BEULAH JONES, et al., Plaintiffs,

The opinion of the court was delivered by: HARRIS


 Before the Court are defendants' motion for summary judgment on statute of limitations grounds, plaintiffs' motion for leave to amend and to supplement their opposition to defendants' summary judgment motion, defendants' motion to dismiss the amended complaint, defendants John D. Hagner's and William M. Harvey's motion to dismiss, and the oppositions and replies thereto. *fn1" Upon consideration of the entire record, the Court grants plaintiffs' motion to amend and to supplement their opposition and finds that a supplemental reply by defendants is unnecessary to resolve the motion for summary judgment. *fn2" The Court also denies defendants' motion for summary judgment, denies their motion to dismiss the amended complaint, and grants in part and denies in part the motion of defendants Hagner and Harvey to dismiss. Although "findings of fact and conclusions of law are unnecessary on decisions of motions under Rule 12 or 56," the Court nonetheless sets forth its analysis. Fed. R. Civ. P. 52(a).

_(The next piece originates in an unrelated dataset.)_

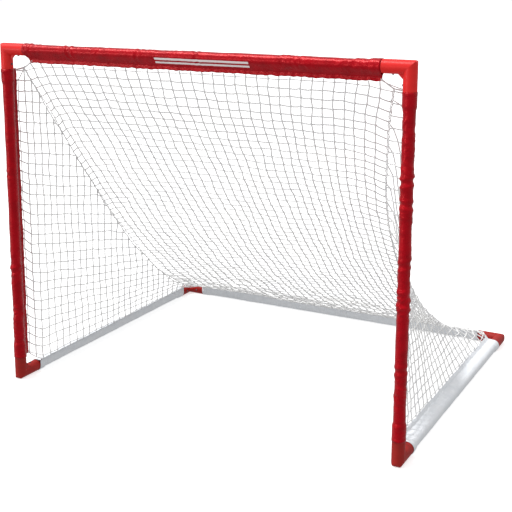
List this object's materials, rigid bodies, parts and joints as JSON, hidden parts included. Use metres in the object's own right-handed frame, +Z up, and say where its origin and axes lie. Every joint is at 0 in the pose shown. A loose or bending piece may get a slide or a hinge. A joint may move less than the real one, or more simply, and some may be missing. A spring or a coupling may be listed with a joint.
{
  "type": "street hockey goal",
  "caption": "Free-standing street hockey goal: push-fit tube frame with corner elbows and spring buttons, fabric sleeves round the tubes and a slack knotted net laced to them.",
  "frame": {"origin": "on the ground, at the middle of the footprint (the centre of the bottom of the bounding box)", "axes": "+X across the goal to the right as seen from the mouth, +Y from the mouth to the back, +Z up"},
  "size_m": [1.372, 1.118, 1.118],
  "materials": {
    "elbow_plastic": "moulded red plastic, satin",
    "tube_steel": "plated steel tube",
    "spring_steel": "dark spring steel",
    "red_sleeve": "red woven nylon with a satin sheen, creased",
    "white_sleeve": "white woven nylon, lightly creased",
    "net_twine": "white knotted twine"
  },
  "bodies": {
    "frame": {"top_left_elbow": "elbow_plastic", "top_right_elbow": "elbow_plastic", "front_left_elbow": "elbow_plastic", "front_right_elbow": "elbow_plastic", "back_left_elbow": "elbow_plastic", "back_right_elbow": "elbow_plastic", "crossbar_left_tube": "tube_steel", "crossbar_right_tube": "tube_steel", "left_post_tube": "tube_steel", "right_post_tube": "tube_steel", "left_side_tube": "tube_steel", "right_side_tube": "tube_steel", "back_left_tube": "tube_steel", "back_right_tube": "tube_steel", "button_springs": "spring_steel", "crossbar_sleeve": "red_sleeve", "left_post_sleeve": "red_sleeve", "right_post_sleeve": "red_sleeve", "left_side_sleeve": "white_sleeve", "right_side_sleeve": "white_sleeve", "back_sleeve": "white_sleeve", "back_net": "net_twine", "left_side_net": "net_twine", "right_side_net": "net_twine", "left_ridge_lacing": "net_twine", "right_ridge_lacing": "net_twine", "corner_ties": "net_twine"},
    "crossbar_left_button": {"crossbar_left_button": "spring_steel"},
    "left_post_top_button": {"left_post_top_button": "spring_steel"},
    "left_post_foot_button": {"left_post_foot_button": "spring_steel"},
    "left_side_front_button": {"left_side_front_button": "spring_steel"},
    "left_side_back_button": {"left_side_back_button": "spring_steel"},
    "back_left_button": {"back_left_button": "spring_steel"},
    "crossbar_right_button": {"crossbar_right_button": "spring_steel"},
    "right_post_top_button": {"right_post_top_button": "spring_steel"},
    "right_post_foot_button": {"right_post_foot_button": "spring_steel"},
    "right_side_front_button": {"right_side_front_button": "spring_steel"},
    "right_side_back_button": {"right_side_back_button": "spring_steel"},
    "back_right_button": {"back_right_button": "spring_steel"}
  },
  "joints": [
    {"name": "crossbar_left_press", "type": "slide", "parent": "frame", "child": "crossbar_left_button", "axis": [0, 0, 1], "range_m": [0, 0.006], "stiffness_N_per_m": 500, "springref_m": -0.003},
    {"name": "left_post_top_press", "type": "slide", "parent": "frame", "child": "left_post_top_button", "axis": [-1, 0, 0], "range_m": [0, 0.006], "stiffness_N_per_m": 500, "springref_m": -0.003},
    {"name": "left_post_foot_press", "type": "slide", "parent": "frame", "child": "left_post_foot_button", "axis": [0, -1, 0], "range_m": [0, 0.006], "stiffness_N_per_m": 500, "springref_m": -0.003},
    {"name": "left_side_front_press", "type": "slide", "parent": "frame", "child": "left_side_front_button", "axis": [0, 0, -1], "range_m": [0, 0.006], "stiffness_N_per_m": 500, "springref_m": -0.003},
    {"name": "left_side_back_press", "type": "slide", "parent": "frame", "child": "left_side_back_button", "axis": [-1, 0, 0], "range_m": [0, 0.006], "stiffness_N_per_m": 500, "springref_m": -0.003},
    {"name": "back_left_press", "type": "slide", "parent": "frame", "child": "back_left_button", "axis": [0, 1, 0], "range_m": [0, 0.006], "stiffness_N_per_m": 500, "springref_m": -0.003},
    {"name": "crossbar_right_press", "type": "slide", "parent": "frame", "child": "crossbar_right_button", "axis": [0, 0, 1], "range_m": [0, 0.006], "stiffness_N_per_m": 500, "springref_m": -0.003},
    {"name": "right_post_top_press", "type": "slide", "parent": "frame", "child": "right_post_top_button", "axis": [1, 0, 0], "range_m": [0, 0.006], "stiffness_N_per_m": 500, "springref_m": -0.003},
    {"name": "right_post_foot_press", "type": "slide", "parent": "frame", "child": "right_post_foot_button", "axis": [0, -1, 0], "range_m": [0, 0.006], "stiffness_N_per_m": 500, "springref_m": -0.003},
    {"name": "right_side_front_press", "type": "slide", "parent": "frame", "child": "right_side_front_button", "axis": [0, 0, -1], "range_m": [0, 0.006], "stiffness_N_per_m": 500, "springref_m": -0.003},
    {"name": "right_side_back_press", "type": "slide", "parent": "frame", "child": "right_side_back_button", "axis": [1, 0, 0], "range_m": [0, 0.006], "stiffness_N_per_m": 500, "springref_m": -0.003},
    {"name": "back_right_press", "type": "slide", "parent": "frame", "child": "back_right_button", "axis": [0, 1, 0], "range_m": [0, 0.006], "stiffness_N_per_m": 500, "springref_m": -0.003}
  ]
}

 Plaintiffs bring this action alleging fraud, conspiracy to defraud, violations of the Racketeer Influenced and Corrupt Organizations Act ("RICO"), 18 U.S.C. ยงยง 1961-1968, breach of contract, rescission, and tortious interference with contract. *fn3" These allegations stem from the conversion into condominiums of a building at 2112 New Hampshire Avenue, N.W., in Washington, D.C., ("the building"), in which plaintiffs were, and plaintiffs Foster and Lanning still are, tenants. Until 1980, the building was a 173-unit rental apartment building subject to the District of Columbia rent control laws. Defendants are Meridian Towers Apartments, Inc. ("MTA"), the contract seller of the condominium units at issue here; Dreyfuss Brothers, Inc. ("Dreyfuss"), the managing agent for MTA and for the owners of units in the building; and several individuals. The individual defendants are Joseph R. Schuble, Sr., a shareholder, officer, and director of MTA and an employee of Dreyfuss; Richard M. Aronoff, a shareholder, officer, and director of MTA and, during the relevant times, a partner in the law firm of Aronoff, David, Harvey & Hagner and successor firms representing MTA ("the law firm"); Richard G. David, the managing general partner of Meridian David Associates ("MDA") and a partner in the law firm; Harvey, a partner in the law firm at the times relevant to the amended complaint; Hagner, a partner in the law firm at the times relevant to the amended complaint; and Stanley J. Wrobel, a partner in the law firm at the times relevant to the amended complaint.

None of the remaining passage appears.